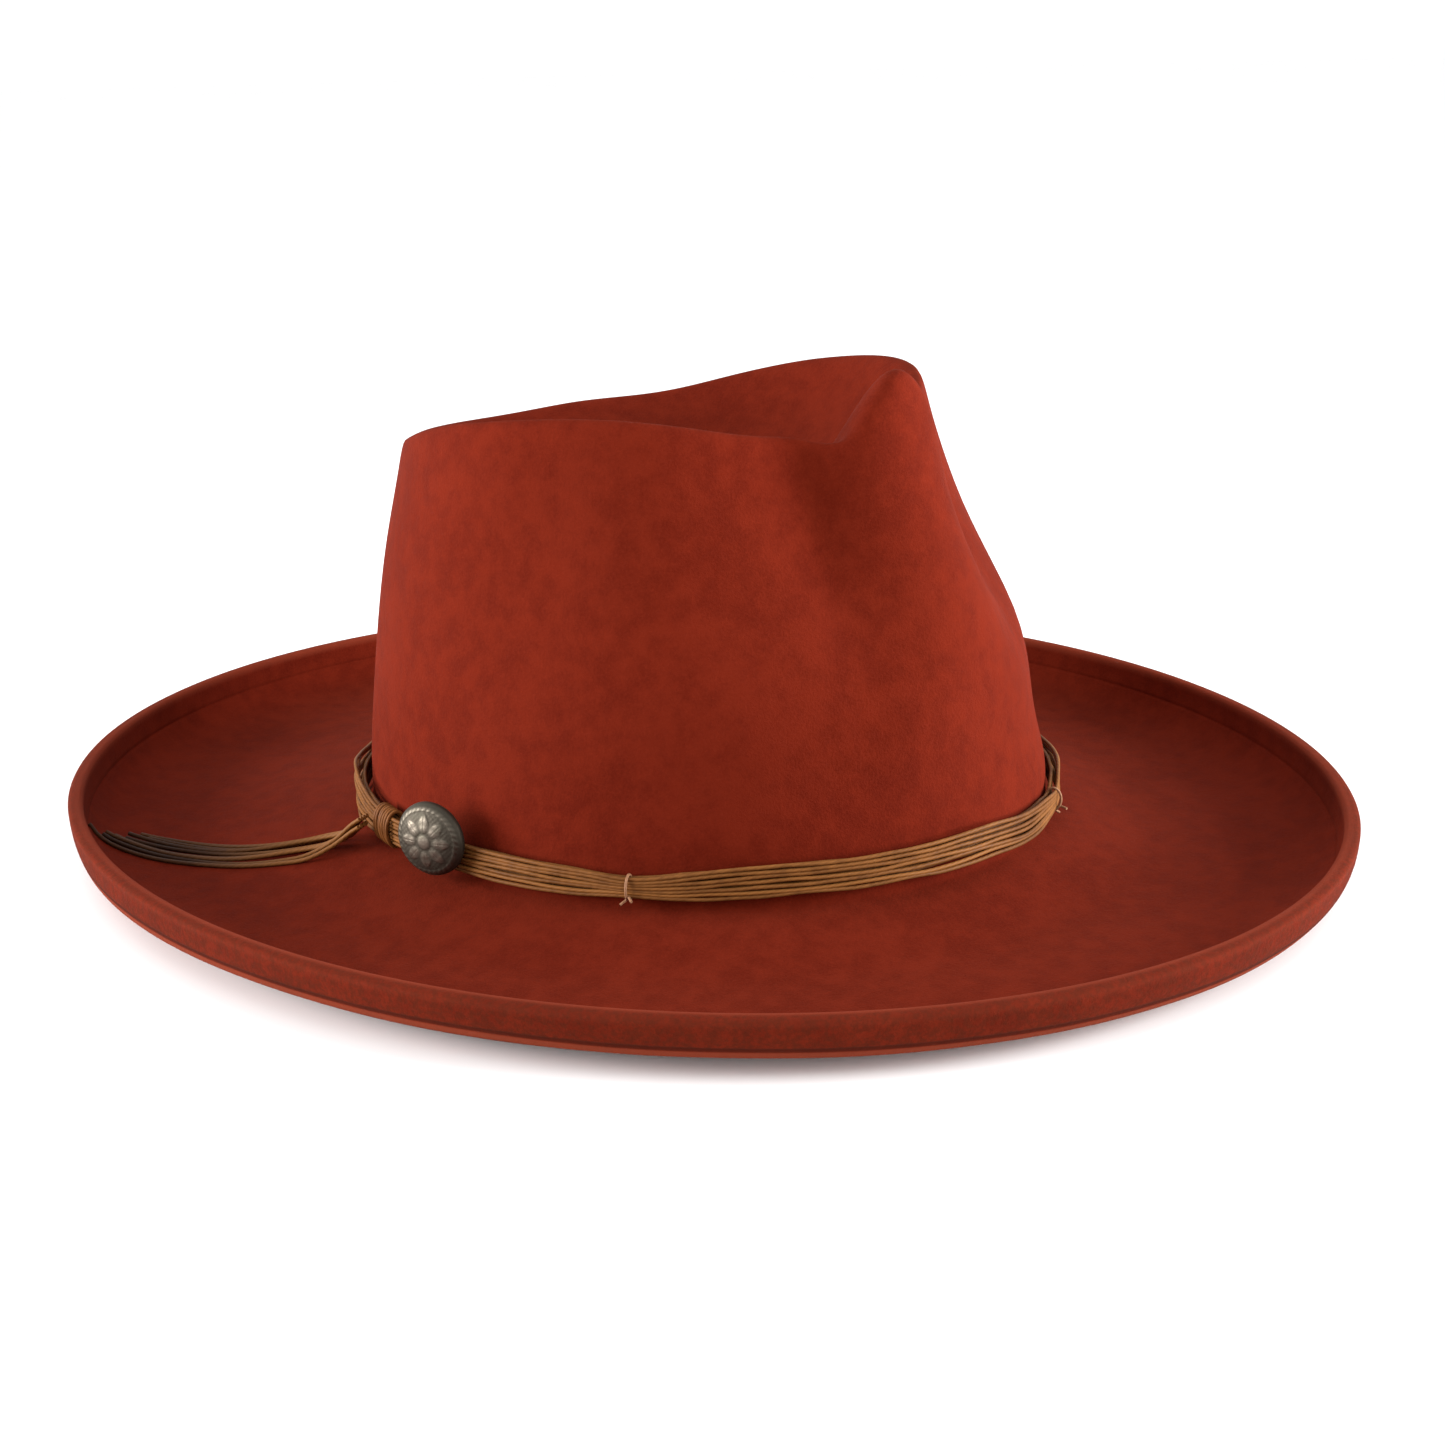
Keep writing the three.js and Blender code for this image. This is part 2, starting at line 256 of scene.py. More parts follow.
- - -
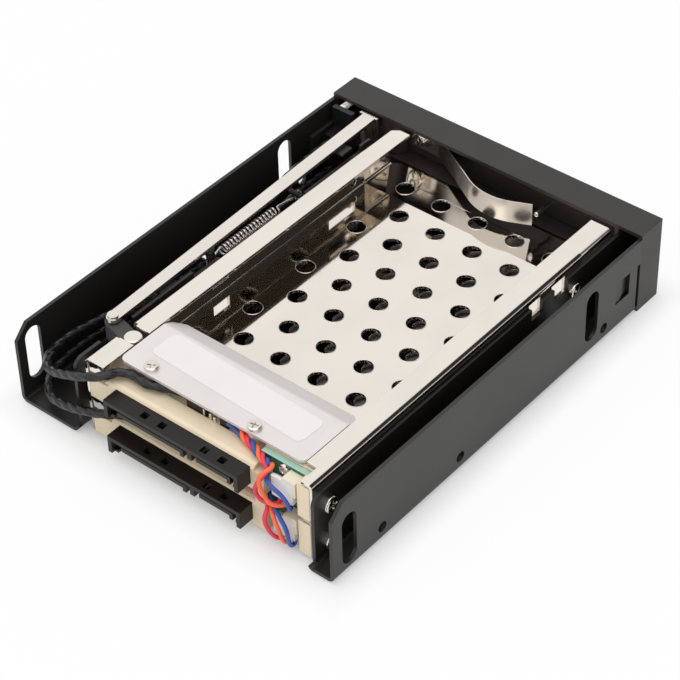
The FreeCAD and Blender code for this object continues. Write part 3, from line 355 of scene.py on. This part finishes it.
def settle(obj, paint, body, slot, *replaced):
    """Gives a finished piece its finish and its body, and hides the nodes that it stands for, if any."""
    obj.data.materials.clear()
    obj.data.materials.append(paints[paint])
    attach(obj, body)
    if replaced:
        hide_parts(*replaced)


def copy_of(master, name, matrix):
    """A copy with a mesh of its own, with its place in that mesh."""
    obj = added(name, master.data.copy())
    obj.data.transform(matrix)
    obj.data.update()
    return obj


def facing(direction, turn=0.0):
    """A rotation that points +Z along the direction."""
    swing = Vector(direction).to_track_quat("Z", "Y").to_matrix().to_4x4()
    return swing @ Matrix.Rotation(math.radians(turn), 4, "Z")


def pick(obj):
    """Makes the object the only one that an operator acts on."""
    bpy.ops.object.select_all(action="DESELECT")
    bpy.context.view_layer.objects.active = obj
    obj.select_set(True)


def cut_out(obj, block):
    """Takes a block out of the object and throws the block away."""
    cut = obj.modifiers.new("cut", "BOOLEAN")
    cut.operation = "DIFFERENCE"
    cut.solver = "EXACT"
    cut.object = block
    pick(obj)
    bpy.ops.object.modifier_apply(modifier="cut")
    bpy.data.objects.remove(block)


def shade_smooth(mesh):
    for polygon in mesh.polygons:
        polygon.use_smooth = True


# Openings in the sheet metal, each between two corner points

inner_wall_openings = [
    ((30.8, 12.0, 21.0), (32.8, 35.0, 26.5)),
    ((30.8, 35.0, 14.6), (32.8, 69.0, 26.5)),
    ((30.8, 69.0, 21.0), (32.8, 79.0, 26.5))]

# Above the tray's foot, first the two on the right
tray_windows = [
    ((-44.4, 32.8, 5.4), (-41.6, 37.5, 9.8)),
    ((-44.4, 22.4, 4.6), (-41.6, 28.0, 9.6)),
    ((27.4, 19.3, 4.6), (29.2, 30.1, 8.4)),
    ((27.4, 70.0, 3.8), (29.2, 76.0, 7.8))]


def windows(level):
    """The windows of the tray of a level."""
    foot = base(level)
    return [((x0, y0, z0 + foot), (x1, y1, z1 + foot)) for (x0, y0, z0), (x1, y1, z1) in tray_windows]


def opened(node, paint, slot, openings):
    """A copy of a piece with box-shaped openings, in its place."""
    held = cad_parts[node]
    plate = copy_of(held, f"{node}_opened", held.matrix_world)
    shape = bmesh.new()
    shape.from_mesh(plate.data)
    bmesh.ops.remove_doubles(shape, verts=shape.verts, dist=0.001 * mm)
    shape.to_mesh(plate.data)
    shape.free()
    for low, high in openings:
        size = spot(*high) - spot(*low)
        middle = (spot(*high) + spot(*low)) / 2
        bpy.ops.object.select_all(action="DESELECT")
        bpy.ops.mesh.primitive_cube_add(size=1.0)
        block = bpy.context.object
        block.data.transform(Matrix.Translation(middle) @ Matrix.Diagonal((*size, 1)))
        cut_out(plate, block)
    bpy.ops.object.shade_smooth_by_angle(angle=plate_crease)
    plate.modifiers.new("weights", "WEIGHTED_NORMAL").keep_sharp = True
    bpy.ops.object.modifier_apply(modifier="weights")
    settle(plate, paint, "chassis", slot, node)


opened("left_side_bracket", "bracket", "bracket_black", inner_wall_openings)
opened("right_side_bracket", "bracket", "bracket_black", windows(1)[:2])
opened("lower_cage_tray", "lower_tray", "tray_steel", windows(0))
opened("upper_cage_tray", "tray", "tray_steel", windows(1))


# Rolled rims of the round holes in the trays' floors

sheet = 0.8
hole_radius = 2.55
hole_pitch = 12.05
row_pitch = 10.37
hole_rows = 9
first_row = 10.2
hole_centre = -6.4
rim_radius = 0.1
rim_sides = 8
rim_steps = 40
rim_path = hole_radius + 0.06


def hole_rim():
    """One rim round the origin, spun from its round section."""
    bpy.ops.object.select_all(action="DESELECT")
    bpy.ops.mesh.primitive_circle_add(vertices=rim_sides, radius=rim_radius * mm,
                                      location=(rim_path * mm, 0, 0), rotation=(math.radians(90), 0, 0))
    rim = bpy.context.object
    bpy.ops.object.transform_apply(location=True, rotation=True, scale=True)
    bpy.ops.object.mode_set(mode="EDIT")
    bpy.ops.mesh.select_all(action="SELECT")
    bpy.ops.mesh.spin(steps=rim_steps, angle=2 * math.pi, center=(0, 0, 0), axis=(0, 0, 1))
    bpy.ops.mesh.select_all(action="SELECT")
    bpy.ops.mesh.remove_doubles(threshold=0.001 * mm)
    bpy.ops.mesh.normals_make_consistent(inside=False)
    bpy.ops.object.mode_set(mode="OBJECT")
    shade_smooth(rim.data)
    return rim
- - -
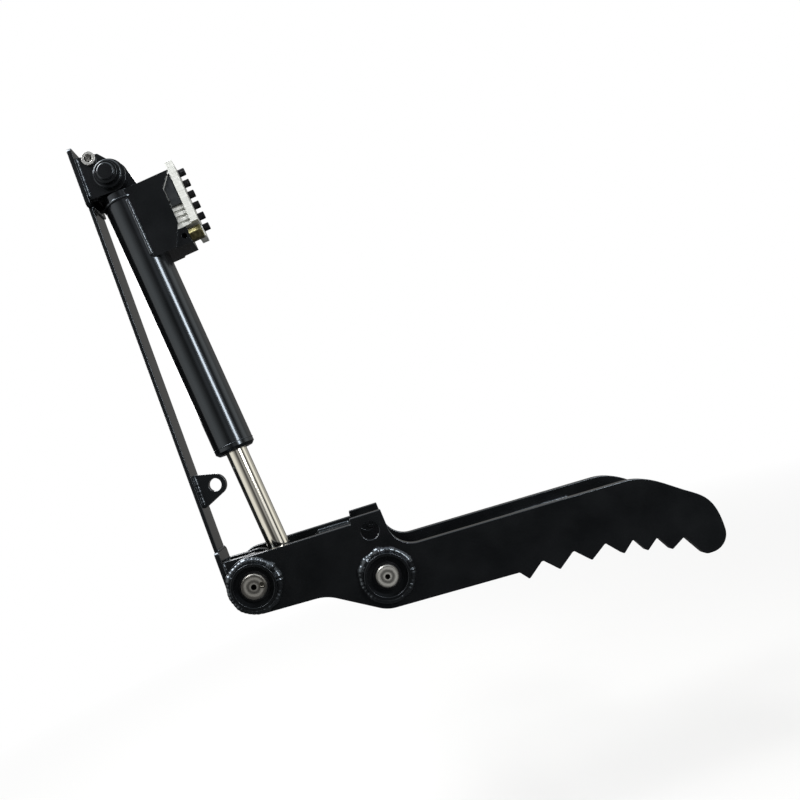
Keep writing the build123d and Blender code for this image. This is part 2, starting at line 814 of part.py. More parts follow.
- - -
▶ **What the exercise asks**: In the data above, find the line that contains "attach(obj, body)" and the line that contains "return swing @". Repeat exactly those lines and every line between them, and only those.

▶ **Task output**:
    attach(obj, body)
    if replaced:
        hide_parts(*replaced)


def copy_of(master, name, matrix):
    """A copy with a mesh of its own, with its place in that mesh."""
    obj = added(name, master.data.copy())
    obj.data.transform(matrix)
    obj.data.update()
    return obj


def facing(direction, turn=0.0):
    """A rotation that points +Z along the direction."""
    swing = Vector(direction).to_track_quat("Z", "Y").to_matrix().to_4x4()
    return swing @ Matrix.Rotation(math.radians(turn), 4, "Z")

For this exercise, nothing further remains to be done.